Perché è probabile che Maria abbia trascorso buona parte della vita a casa, come tutte le donne del suo tempo. Gli storici ci dicono che gran parte del giorno le donne di Palestina la dedicavano al pane: pane e olive era la colazione, pane e verdure a pranzo e per cena pane, zuppa e formaggi. E a Pasqua, il pane azzimo, custode della memoria della schiavitù e della liberazione. Possiamo immaginare Maria che fa il pane e possiamo ben immaginarla condividere col suo bambino questo gesto di impastare la farina, cuocere. Possiamo immaginarla con accanto Gesù. I bambini adorano impastare. La materialità di un gesto che non si esaurisce nel gioco ma diventa cibo, cibo condiviso. Possiamo anche immaginare come il pane sia stato, nei trent’anni di vita famigliare, anche il pane donato ai poveri e agli stranieri, perché lo straniero è Dio, a volte anche in senso strettissimo, come capita ad Abramo che ricevuti i tre viandanti messaggeri «andò in fretta nella tenda, da Sara, e disse: “Presto, tre staia di fior di farina, impastala e fanne focacce”» (Gen 18,6).

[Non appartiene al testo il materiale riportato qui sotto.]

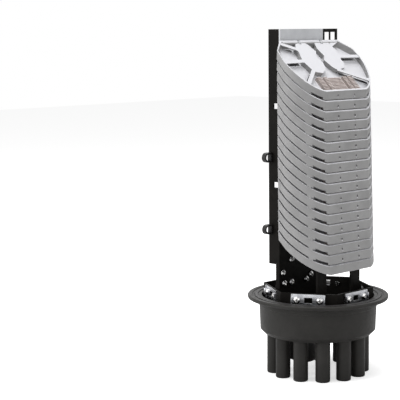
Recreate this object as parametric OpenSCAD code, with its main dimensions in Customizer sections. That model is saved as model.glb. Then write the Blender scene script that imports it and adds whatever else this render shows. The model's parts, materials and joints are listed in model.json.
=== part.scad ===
// Dome splice closure with its dome taken off: a ported base, a folded back frame,
// cable brackets and a fan of hinged splice trays, each with its splice comb.
// Millimetres, +Z up. The origin is on the base's axis, level with the closed
// ends of the cable ports. The trays face -Y.

/* [Base] */
// Diameter of the flange
flange_d = 210; // [206:1:230]
// Thickness of the flange's rim
flange_t = 6.5; // [5:0.5:9]
// Width of the raised lip around the flange
flange_lip_w = 6.5; // [4:0.5:8]
// Depth of the flange's face below its lip
flange_face_drop = 1.2; // [0.6:0.2:2]
// Diameter of the base's mouth
mouth_d = 168; // [166:1:172]
// Wall of the drum
drum_wall = 3.5; // [2.5:0.1:5]
// Height of the drum, from the underside of its floor to the top of its flange
drum_h = 58; // [50:0.5:70]
// Thickness of the drum's floor
floor_t = 5; // [3:0.5:8]
// Chamfer around the drum's floor
drum_chamfer = 6; // [3:0.5:9]
// Taper of the drum, as the drop in its radius over its height
drum_taper = 1.4; // [0:0.1:2]
// Depth of the seal's groove
seal_groove_d = 3; // [2:0.2:4]
// Width of the seal's groove
seal_groove_w = 6; // [5:0.2:7]
// Distance from the mouth's edge to the seal's groove
seal_inset = 5; // [3:0.5:6]

/* [Cable ports] */
// Number of round cable ports
port_count = 10; // [6:2:10]
// Angle between neighbouring ports
port_step = 28.5; // [26:0.5:30]
// Radius of the circle that the ports stand on
port_ring_r = 66; // [64:0.5:68]
// Outer diameter of a round port
port_d = 21.7; // [16:0.1:23]
// Length of a round port below the drum's floor
port_len = 60.5; // [40:0.5:90]
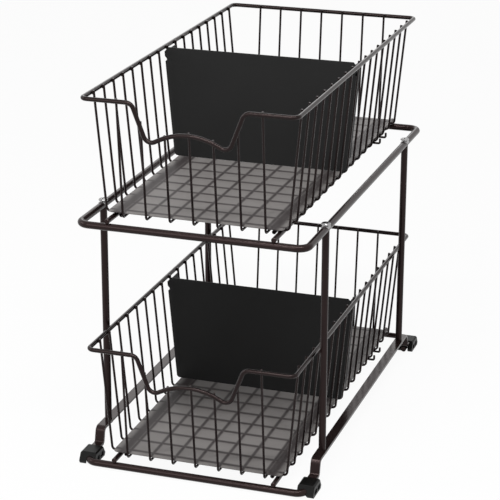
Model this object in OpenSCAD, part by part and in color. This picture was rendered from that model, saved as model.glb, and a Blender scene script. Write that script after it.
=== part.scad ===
// Two-tier pull-out cabinet basket.
// A tube and flat-bar frame carries two bent-wire baskets that slide forward on round rails.
// Frame: +Z up, the front is -Y, and the floor under the middle of the frame is the origin.

/* [Frame tubes] */
// Distance between the posts from side to side, centre to centre
post_span_x = 260; // [240:1:320]
// Distance between the posts from front to back, centre to centre
post_span_y = 344.8; // [300:0.1:380]
// Outer diameter of the frame tube
tube_d = 8.2; // [7:0.1:9]
// Wall of the post tube
tube_wall = 1; // [0.8:0.1:1.4]
// Length of the upper loop from front to back, centre to centre
loop_len = 488.6; // [460:0.1:560]
// Height of the centre line of the upper loop
loop_z = 292.4; // [270:0.1:360]
// Radius of the loop's corners, at the centre line
loop_corner_r = 12; // [10:1:40]
// Length of the threaded end in each post
post_thread_len = 16; // [13:1:30]

/* [Rails] */
// Diameter of the rails that the baskets slide on
rail_d = 5.8; // [5:0.1:6.5]
// Distance of a rail's centre line from the corner of the basket's side wall
rail_inset = 9.7; // [8.5:0.1:12]
// How far a rail reaches past the tube it rests on
rail_overhang = 3; // [0:0.5:6]
// Chamfer on the ends of rails and runners
rod_chamfer = 0.6; // [0.2:0.1:1]

/* [Foot frame] */
// Height of the top of the front and rear bars, where the lower rails rest
foot_frame_top = 9.15; // [8.8:0.05:14]
// Distance of the front bar's centre line from the middle of the frame
front_bar_y = 239.6; // [236:0.1:250]
// Diameter of the rear bar
rear_bar_d = 6.8; // [6:0.1:8]
// Distance of the rear bar's centre line from the middle of the frame
rear_bar_y = 242.5; // [238:0.1:250]
// Radius of the corners of the front and rear bars, at the centre line
foot_bar_corner_r = 12; // [8:1:15]

/* [Side straps] */
// Width of the flat bar
strap_w = 11; // [10:0.5:16]
// Thickness of the flat bar
strap_t = 3; // [2:0.1:3.2]
// Height of the middle of the flat bar between the posts
strap_z = 28; // [26:0.5:40]
// Where the flat bar turns down, measured from the middle of the frame
strap_knee_y = 196.5; // [194:0.5:197]
// Where the flat bar turns outward into its foot tab
strap_heel_y = 200.5; // [199:0.5:201]
// Bend radius of the upper knee, at the middle of the bar
knee_r = 6; // [3:0.5:7]
// Bend radius of the lower heel, at the middle of the bar
heel_r = 3.5; // [2:0.5:4]
// Where the foot tab ends, measured from the middle of the frame
tab_end_y = 226; // [218:0.5:230]

/* [Rubber feet] */
// Width of a rubber foot
foot_w = 19.5; // [17:0.5:24]
// Height of a rubber foot
foot_h = 13.4; // [13.2:0.1:18]
// Distance from the middle of the frame to the inner end of a foot
foot_in_y = 207; // [206.5:0.5:208]
// Distance from the middle of the frame to the outer end of a foot
foot_out_y = 238; // [234:0.5:242]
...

La casa, insieme al pane, entra nel miracolo più parlante che Gesù compie: la guarigione della figlia della donna siro-fenicia (Mc 7,25-35). Gesù addirittura qui cambia opinione sulla sua missione. Dopo una discussione serratissima tenuta in casa, dove la donna straniera nemmeno avrebbe dovuto entrare, intorno al pane dell’abbondanza e alle briciole che possono sfamare anche chi non è invitato, cioè anche i non ebrei, Gesù dà un’apertura che non immaginava. Possiamo chiederci quanto la memoria affettiva della sua vita con Maria lo abbia potuto aiutare in questo passaggio, la generosità praticata, l’accoglienza del figlio più inaspettato, pronta a essere lei unica casa del figlio. La prima casa di un figlio è sempre il corpo di una donna. Maria è stata casa del Figlio come tutte le donne sono casa dei figli che generano. Come tante donne espulse per le loro maternità non canoniche, a volte frutto di violenza. Ma come si può?
E ancora, il pane lo invochiamo ogni giorno nell’unica preghiera che Gesù ci lascia, e il pane lo facevano le donne, e Gesù lo fa diventare divino, dono di Dio all’uomo, consegnato dalle donne all’umanità intera. Esattamente come il Figlio.
Alla fine, quando tutto si va a compiere, Gesù dice: «Io sono il pane della vita» (Gv 6,35). Pane dono di Dio, che rende casa la casa, distribuito al povero e allo straniero. L’atto più mariano, potremmo dire oggi con linguaggio teologico, restituito alla sua dimensione di materiale consistenza, è diventare pane e fare casa, casa che Maria rappresentata con il manto aperto, yurta, tenda-mondo-cosmo dei popoli nomadi, luogo dell’accoglienza. Fare casa vuol dire avere fede che la vita continua, che il futuro c’è. Che possiamo consegnarci alle realtà eterne.